Существенной в этом плане была разница между теми, кто жил одиноко – таких становилось все больше, потому что в каждой семье одни умирали, других отправляли на Большую землю, – и теми, у кого были иждивенцы, с их иждивенческой карточкой, не дотягивавшей до ежедневного супа.
В бытии добывающего блокадного человека значение иждивенцев было двойственным. Оно было роковым, часто смертельным, потому что добывающий делил и, деля, жил в вечном чаду грубости, раскаяния, жестокости, жалости. В то же время они – домашние – были последним этическим фактом, близлежащим символом социальности. Вот человек, уносящий добычу, чтобы поглотить ее молча в своем одиноком жилище. А вот другой, который придет домой, выложит добычу на стол, и кто-то восторженно на нее отзовется.
Среди собранных мною блокадных историй есть история О., одного из тех, кто изредка получал кило восемьсот граммов масла, а также сухари и концентраты. В Ленинграде застряла его сестра (она на много лет была старше). У сестры, при разных обстоятельствах, все погибли, и он вынужден был взять ее к себе – уже в необратимо дистрофическом состоянии.

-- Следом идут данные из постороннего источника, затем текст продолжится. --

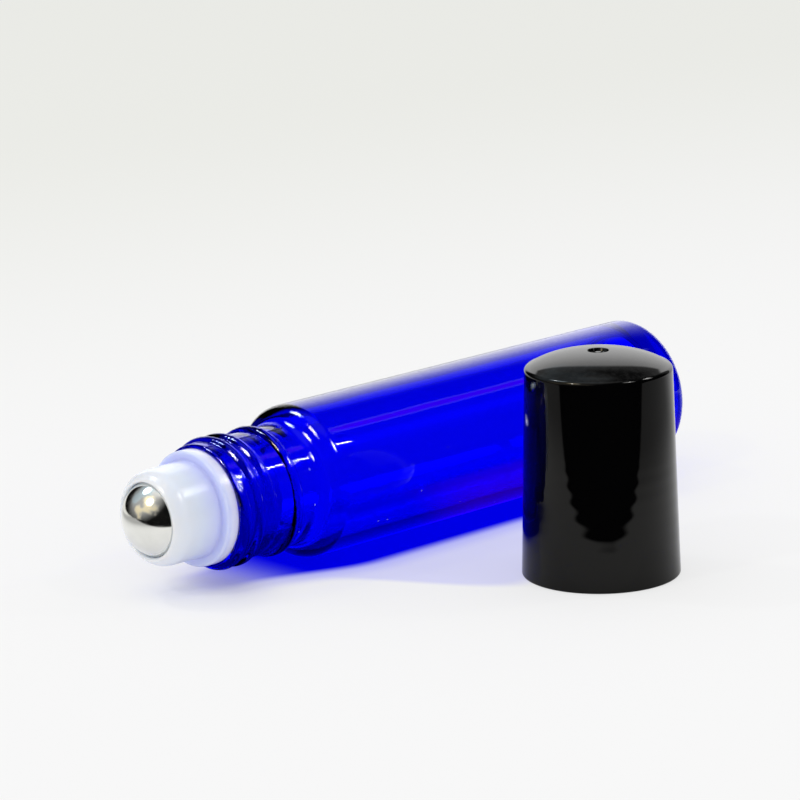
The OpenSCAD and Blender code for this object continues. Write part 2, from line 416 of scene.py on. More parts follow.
def blend(tree, share, first, second, kind="RGBA"):
    """Two colours, or two values, mixed: only the second where the share is 1."""
    a, b, result = {"RGBA": (6, 7, 2), "FLOAT": (2, 3, 0)}[kind]
    return node(tree, "Mix", {0: share, a: first, b: second}, data_type=kind).outputs[result]


def mix_shaders(tree, share, first, second):
    """Two shaders mixed: only the second where the share is 1."""
    return node(tree, "MixShader", {0: share, 1: first, 2: second}).outputs[0]


def opaque(rgb):
    """A colour as a node's input takes it."""
    return (*rgb, 1)


def emission(tree, tone):
    return node(tree, "Emission", {"Color": tone}).outputs[0]


def place_on_object(tree):
    return node(tree, "TexCoord").outputs["Object"]


def parts_of(tree, vector):
    """The X, Y and Z of a vector, or the three channels of a colour."""
    return node(tree, "SeparateXYZ", {0: vector}).outputs


def vectors(tree, operation, *inputs):
    return node(tree, "VectorMath", dict(enumerate(inputs)), operation=operation).outputs


def dot(tree, vector, constant):
    return vectors(tree, "DOT_PRODUCT", vector, tuple(constant))["Value"]


def ramp(tree, value, stops):
    """A colour for each value, by way of these stops."""
    made = node(tree, "ValToRGB", {"Fac": value})
    while len(made.color_ramp.elements) < len(stops):
        made.color_ramp.elements.new(1)
    for element, (at, rgb) in zip(made.color_ramp.elements, stops):
        element.position, element.color = at, opaque(rgb)
    return made.outputs["Color"]


def noise(tree, scale, detail=2, roughness=0.5, stretch=(1, 1, 1)):
    """Soft random values over an object, about 0.5."""
    mapping = node(tree, "Mapping", {"Vector": place_on_object(tree), "Scale": stretch})
    return node(tree, "TexNoise", {"Vector": mapping.outputs[0], "Scale": scale, "Detail": detail,
                                   "Roughness": roughness}).outputs["Fac"]


def bump(tree, height, strength, distance, over=None):
    """The normal of a surface with bumps of this height, over another normal if there is one."""
    inputs = {"Height": height, "Strength": strength, "Distance": distance}
    if over is not None:
        inputs["Normal"] = over
    return node(tree, "Bump", inputs).outputs[0]


def dust(tree, size, share_of_cells):
    """1 on small specks that lie here and there on a surface."""
    cells = node(tree, "TexVoronoi", {"Vector": place_on_object(tree), "Scale": 1 / size}).outputs
    few = maths(tree, "LESS_THAN", parts_of(tree, cells["Color"])[0], share_of_cells)
    return product(tree, few, between(tree, cells["Distance"], 0.03, 0.09, 1, 0))


# Stretches along X: where the neck's painted blue glow and its rub marks end, and where the thick heel begins
NECK_GLOW = (-0.021, -0.018)
NECK_RUBS = (-0.019, -0.014)
HEEL = (0.022, 0.034)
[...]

О. – человек, способный к рационализации и системе. Но в блокадном быту, который он пробовал одолеть разумно направленной волей, сестра была началом упорного, сопротивляющегося беспорядка. Его раздражали ее все возраставшая бесполезность и жертвы, которые он ей принес и продолжал приносить. И с грубостью, удивлявшей его самого, он говорил ей об этом. Но тут же рядом существовал другой пласт сознания и в нем очевидность, что без сестры молчание было бы окончательным, неимоверным. И невозможны были бы те мрачные отдыхи и забавы, которые он за собой оставил. Процессы приготовления и поглощения пищи уже не были тайными манипуляциями маньяка; присутствие второго лица сообщало им оттенок человечности. Он смотрел на женщину, спотыкавшуюся вокруг времянки, с руками маленькими, цепкими и черными, совсем не похожими на прежние, – и говорил грубо, уже потому только, что грубость стала привычкой:
– Сейчас будем есть. Поставь тарелки. Вытри, чтобы сесть за стол можно было по-человечески. Убери это свинство…
Дистрофическая сестра была объективирующей средой, аудиторией, оценивающей успех – концентраты и сухари, полученные согласно довольно высокому положению в иерархии.
Такова блокадная история О., рассказ о жалости и о жестокости…
Существовали две основные системы: у одних еда была расчислена на весь день, другие съедали сразу все, что возможно съесть. Первые принимали меры против самих себя. Они знали, что лучше всего защищена закрытая еда – консервы, неочищенная селедка, соевая колбаса, пока у нее цела шкурка. Вторые утверждали, что лучше быть иногда сытым, чем всегда полуголодным. Первые гордились выдержкой и презирали вторых за распущенность. Вторые гордились удальством и дерзанием и относились к первым, как бурш относится к филистеру.
В пору большого голода вопрос был прост: съедает ли человек свои сто двадцать пять сразу или в два или три приема. В период облегчения вопросы умножились. Образовались разновидности еды с разным к ним эмоциональным отношением.
Существовала нормированная еда, почти бесплатная и оплачивавшаяся драгоценными талонами. Ее психологическим сопровождением была жестокость, непререкаемость границ. Поэтому она возбуждала печаль. Существовали дополнительные выдачи: соя, соевое молоко, знаменитые шроты (отходы сои), приводившие в изумление тех, кто попадал в Ленинград с Большой земли или с фронта, кости без мяса (мясо уже съели другие), из которых варили студень. Это была оптимистическая еда, подарок, чистый выигрыш, и поглощать ее можно было мгновенно, с чувством правоты.
Существовала, наконец, еда, за которую платили бешеные деньги (здесь тоже имелись свои разновидности – рынок и тайная спекуляция). Отношение к ней было болезненным, заторможенным. Логически было, собственно, безразлично – резать ли талоны, которых все равно не хватит до конца месяца, или съедать крупу, купленную из расчета шестьсот рублей кило. Но чувство и воображение не могли отделаться от шестисот рублей. И бесшабашно истребляющий выдачи и талоны ужасно боится перехватить, отмеривая себе разовую порцию купленной крупы.
На черном рынке за крупу платили шестьсот – семьсот рублей, в столовой каша стоила пятнадцать копеек. Самое же странное начиналось, когда, возвращаясь из магазина, человек вдруг понимал, что несет хлеба на восемьсот рублей и масла на тысячу. Что стоит отказаться от этого масла, и самые недоступные вещи с абсурдной легкостью станут его достоянием.